### Short problem
Write out every line of the material exactly as it appears.

### Given information
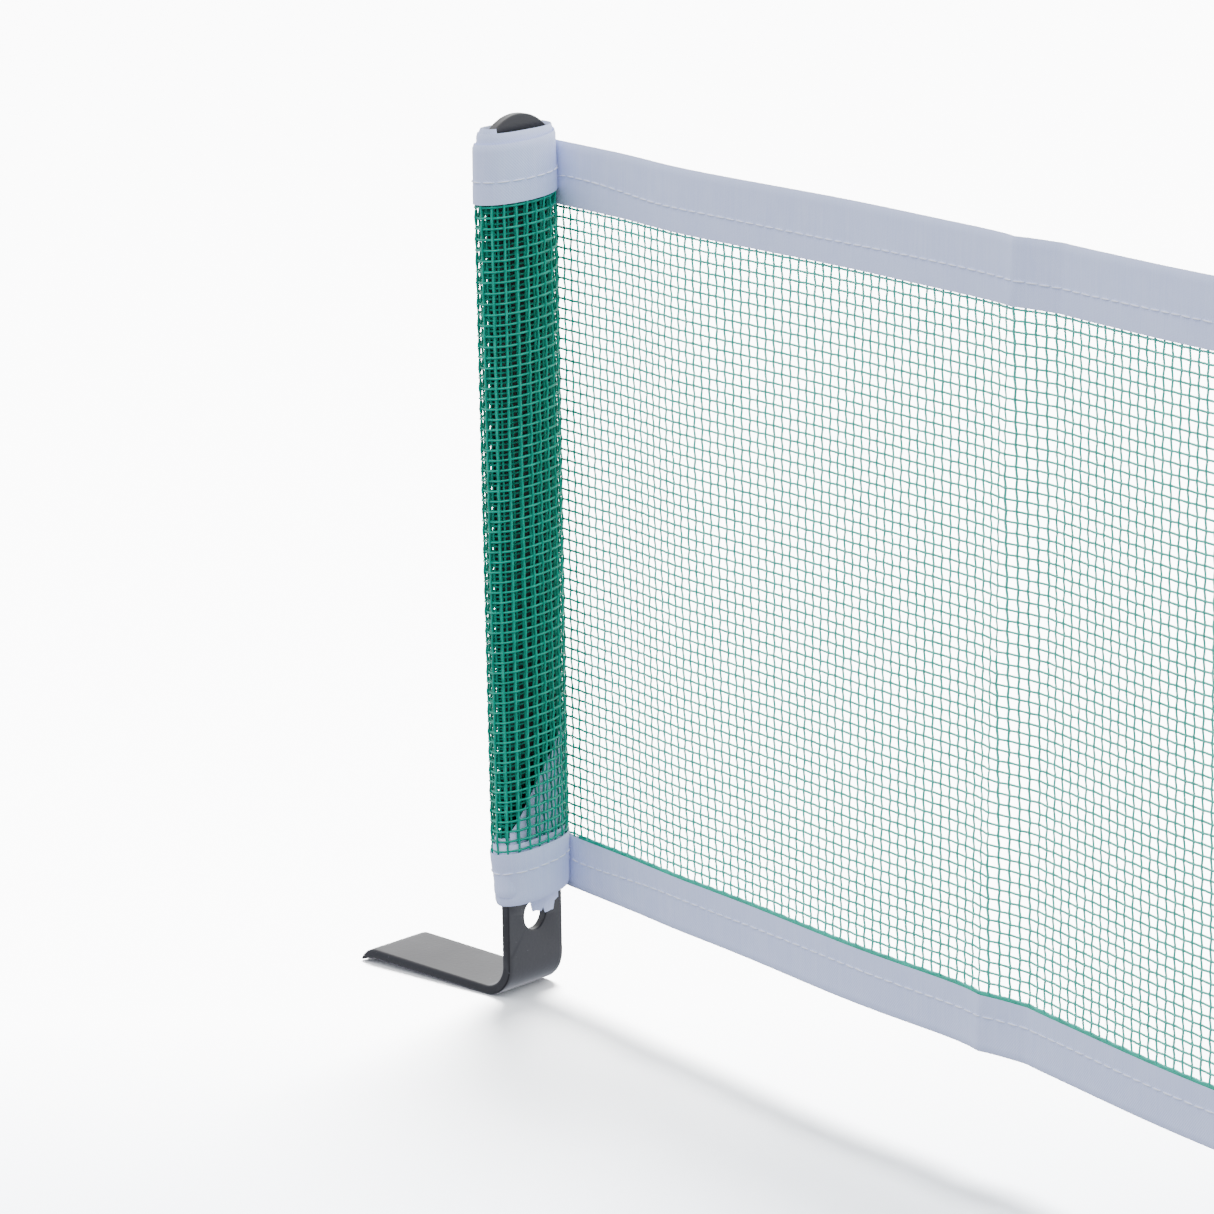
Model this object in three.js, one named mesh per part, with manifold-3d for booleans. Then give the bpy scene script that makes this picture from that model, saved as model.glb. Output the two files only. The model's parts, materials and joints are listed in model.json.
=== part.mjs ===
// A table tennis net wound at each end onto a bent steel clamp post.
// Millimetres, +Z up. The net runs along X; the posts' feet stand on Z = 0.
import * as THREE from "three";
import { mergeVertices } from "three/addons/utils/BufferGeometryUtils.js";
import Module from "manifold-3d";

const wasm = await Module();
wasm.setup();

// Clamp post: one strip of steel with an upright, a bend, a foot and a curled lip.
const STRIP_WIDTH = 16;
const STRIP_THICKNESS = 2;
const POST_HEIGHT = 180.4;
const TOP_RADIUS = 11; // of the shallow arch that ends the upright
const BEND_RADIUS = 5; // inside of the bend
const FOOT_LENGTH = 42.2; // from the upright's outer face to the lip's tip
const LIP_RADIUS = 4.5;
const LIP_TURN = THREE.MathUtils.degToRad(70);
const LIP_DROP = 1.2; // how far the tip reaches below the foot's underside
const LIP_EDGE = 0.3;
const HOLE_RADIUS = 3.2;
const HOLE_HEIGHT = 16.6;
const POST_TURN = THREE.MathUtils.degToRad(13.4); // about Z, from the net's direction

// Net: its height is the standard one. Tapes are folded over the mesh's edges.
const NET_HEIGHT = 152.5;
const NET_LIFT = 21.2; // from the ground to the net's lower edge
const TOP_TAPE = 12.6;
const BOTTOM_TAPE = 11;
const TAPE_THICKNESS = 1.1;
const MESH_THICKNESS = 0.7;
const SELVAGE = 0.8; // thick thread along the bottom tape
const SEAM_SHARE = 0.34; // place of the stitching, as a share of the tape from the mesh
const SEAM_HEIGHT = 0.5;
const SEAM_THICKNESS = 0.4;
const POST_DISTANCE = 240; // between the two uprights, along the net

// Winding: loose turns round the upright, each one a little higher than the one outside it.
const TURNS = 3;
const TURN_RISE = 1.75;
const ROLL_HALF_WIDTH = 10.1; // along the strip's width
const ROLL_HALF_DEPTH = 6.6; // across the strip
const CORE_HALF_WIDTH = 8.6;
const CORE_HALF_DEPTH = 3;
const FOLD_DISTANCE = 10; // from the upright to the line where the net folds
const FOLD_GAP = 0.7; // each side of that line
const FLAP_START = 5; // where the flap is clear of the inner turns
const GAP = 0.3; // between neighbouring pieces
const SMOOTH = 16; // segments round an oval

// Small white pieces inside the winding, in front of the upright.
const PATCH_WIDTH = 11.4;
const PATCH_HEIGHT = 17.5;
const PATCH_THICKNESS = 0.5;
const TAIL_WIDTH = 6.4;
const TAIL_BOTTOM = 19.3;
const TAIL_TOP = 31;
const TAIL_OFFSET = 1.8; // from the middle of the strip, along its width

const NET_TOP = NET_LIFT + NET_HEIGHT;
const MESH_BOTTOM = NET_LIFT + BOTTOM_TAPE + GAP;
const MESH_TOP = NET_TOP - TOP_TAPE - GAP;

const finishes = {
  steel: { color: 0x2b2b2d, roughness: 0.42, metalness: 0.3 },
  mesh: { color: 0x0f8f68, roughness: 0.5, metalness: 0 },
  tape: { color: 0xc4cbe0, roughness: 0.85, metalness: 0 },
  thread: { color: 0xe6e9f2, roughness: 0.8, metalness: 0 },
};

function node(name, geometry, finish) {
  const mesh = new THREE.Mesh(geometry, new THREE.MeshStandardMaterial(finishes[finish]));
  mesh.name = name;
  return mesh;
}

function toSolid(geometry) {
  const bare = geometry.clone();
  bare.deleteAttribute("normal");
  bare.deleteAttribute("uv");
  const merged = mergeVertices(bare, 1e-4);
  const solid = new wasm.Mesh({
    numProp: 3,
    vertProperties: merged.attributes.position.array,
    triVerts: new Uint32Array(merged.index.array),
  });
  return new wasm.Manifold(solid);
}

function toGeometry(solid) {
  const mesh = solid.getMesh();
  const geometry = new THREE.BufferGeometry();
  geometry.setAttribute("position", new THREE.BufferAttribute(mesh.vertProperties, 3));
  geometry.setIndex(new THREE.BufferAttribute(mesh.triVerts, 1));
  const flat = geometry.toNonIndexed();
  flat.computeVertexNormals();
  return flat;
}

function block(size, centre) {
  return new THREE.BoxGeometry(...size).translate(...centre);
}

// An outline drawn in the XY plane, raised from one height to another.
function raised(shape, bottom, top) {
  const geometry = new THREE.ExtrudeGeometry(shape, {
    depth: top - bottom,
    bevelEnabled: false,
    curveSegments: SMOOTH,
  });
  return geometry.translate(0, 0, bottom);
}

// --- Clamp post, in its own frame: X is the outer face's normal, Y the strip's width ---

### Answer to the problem
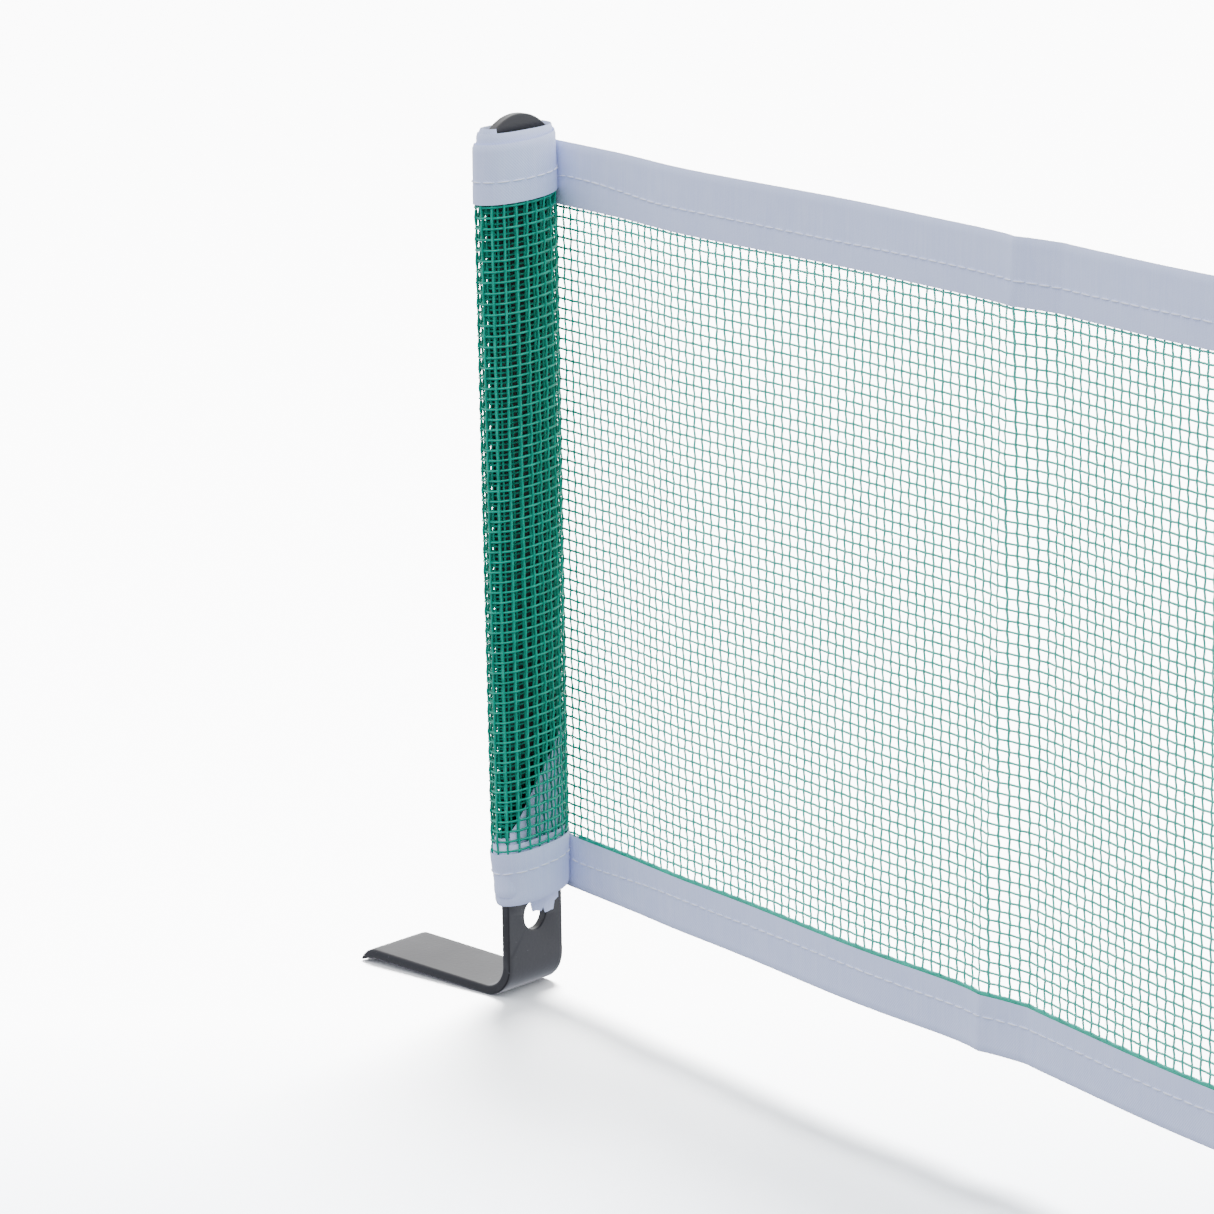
Model this object in three.js, one named mesh per part, with manifold-3d for booleans. Then give the bpy scene script that makes this picture from that model, saved as model.glb. Output the two files only. The model's parts, materials and joints are listed in model.json.
=== part.mjs ===
// A table tennis net wound at each end onto a bent steel clamp post.
// Millimetres, +Z up. The net runs along X; the posts' feet stand on Z = 0.
import * as THREE from "three";
import { mergeVertices } from "three/addons/utils/BufferGeometryUtils.js";
import Module from "manifold-3d";

const wasm = await Module();
wasm.setup();

// Clamp post: one strip of steel with an upright, a bend, a foot and a curled lip.
const STRIP_WIDTH = 16;
const STRIP_THICKNESS = 2;
const POST_HEIGHT = 180.4;
const TOP_RADIUS = 11; // of the shallow arch that ends the upright
const BEND_RADIUS = 5; // inside of the bend
const FOOT_LENGTH = 42.2; // from the upright's outer face to the lip's tip
const LIP_RADIUS = 4.5;
const LIP_TURN = THREE.MathUtils.degToRad(70);
const LIP_DROP = 1.2; // how far the tip reaches below the foot's underside
const LIP_EDGE = 0.3;
const HOLE_RADIUS = 3.2;
const HOLE_HEIGHT = 16.6;
const POST_TURN = THREE.MathUtils.degToRad(13.4); // about Z, from the net's direction

// Net: its height is the standard one. Tapes are folded over the mesh's edges.
const NET_HEIGHT = 152.5;
const NET_LIFT = 21.2; // from the ground to the net's lower edge
const TOP_TAPE = 12.6;
const BOTTOM_TAPE = 11;
const TAPE_THICKNESS = 1.1;
const MESH_THICKNESS = 0.7;
const SELVAGE = 0.8; // thick thread along the bottom tape
const SEAM_SHARE = 0.34; // place of the stitching, as a share of the tape from the mesh
const SEAM_HEIGHT = 0.5;
const SEAM_THICKNESS = 0.4;
const POST_DISTANCE = 240; // between the two uprights, along the net

// Winding: loose turns round the upright, each one a little higher than the one outside it.
const TURNS = 3;
const TURN_RISE = 1.75;
const ROLL_HALF_WIDTH = 10.1; // along the strip's width
const ROLL_HALF_DEPTH = 6.6; // across the strip
const CORE_HALF_WIDTH = 8.6;
const CORE_HALF_DEPTH = 3;
const FOLD_DISTANCE = 10; // from the upright to the line where the net folds
const FOLD_GAP = 0.7; // each side of that line
const FLAP_START = 5; // where the flap is clear of the inner turns
const GAP = 0.3; // between neighbouring pieces
const SMOOTH = 16; // segments round an oval

// Small white pieces inside the winding, in front of the upright.
const PATCH_WIDTH = 11.4;
const PATCH_HEIGHT = 17.5;
const PATCH_THICKNESS = 0.5;
const TAIL_WIDTH = 6.4;
const TAIL_BOTTOM = 19.3;
const TAIL_TOP = 31;
const TAIL_OFFSET = 1.8; // from the middle of the strip, along its width

const NET_TOP = NET_LIFT + NET_HEIGHT;
const MESH_BOTTOM = NET_LIFT + BOTTOM_TAPE + GAP;
const MESH_TOP = NET_TOP - TOP_TAPE - GAP;

const finishes = {
  steel: { color: 0x2b2b2d, roughness: 0.42, metalness: 0.3 },
  mesh: { color: 0x0f8f68, roughness: 0.5, metalness: 0 },
  tape: { color: 0xc4cbe0, roughness: 0.85, metalness: 0 },
  thread: { color: 0xe6e9f2, roughness: 0.8, metalness: 0 },
};

function node(name, geometry, finish) {
  const mesh = new THREE.Mesh(geometry, new THREE.MeshStandardMaterial(finishes[finish]));
  mesh.name = name;
  return mesh;
}

function toSolid(geometry) {
  const bare = geometry.clone();
  bare.deleteAttribute("normal");
  bare.deleteAttribute("uv");
  const merged = mergeVertices(bare, 1e-4);
  const solid = new wasm.Mesh({
    numProp: 3,
    vertProperties: merged.attributes.position.array,
    triVerts: new Uint32Array(merged.index.array),
  });
  return new wasm.Manifold(solid);
}

function toGeometry(solid) {
  const mesh = solid.getMesh();
  const geometry = new THREE.BufferGeometry();
  geometry.setAttribute("position", new THREE.BufferAttribute(mesh.vertProperties, 3));
  geometry.setIndex(new THREE.BufferAttribute(mesh.triVerts, 1));
  const flat = geometry.toNonIndexed();
  flat.computeVertexNormals();
  return flat;
}

function block(size, centre) {
  return new THREE.BoxGeometry(...size).translate(...centre);
}

// An outline drawn in the XY plane, raised from one height to another.
function raised(shape, bottom, top) {
  const geometry = new THREE.ExtrudeGeometry(shape, {
    depth: top - bottom,
    bevelEnabled: false,
    curveSegments: SMOOTH,
  });
  return geometry.translate(0, 0, bottom);
}

// --- Clamp post, in its own frame: X is the outer face's normal, Y the strip's width ---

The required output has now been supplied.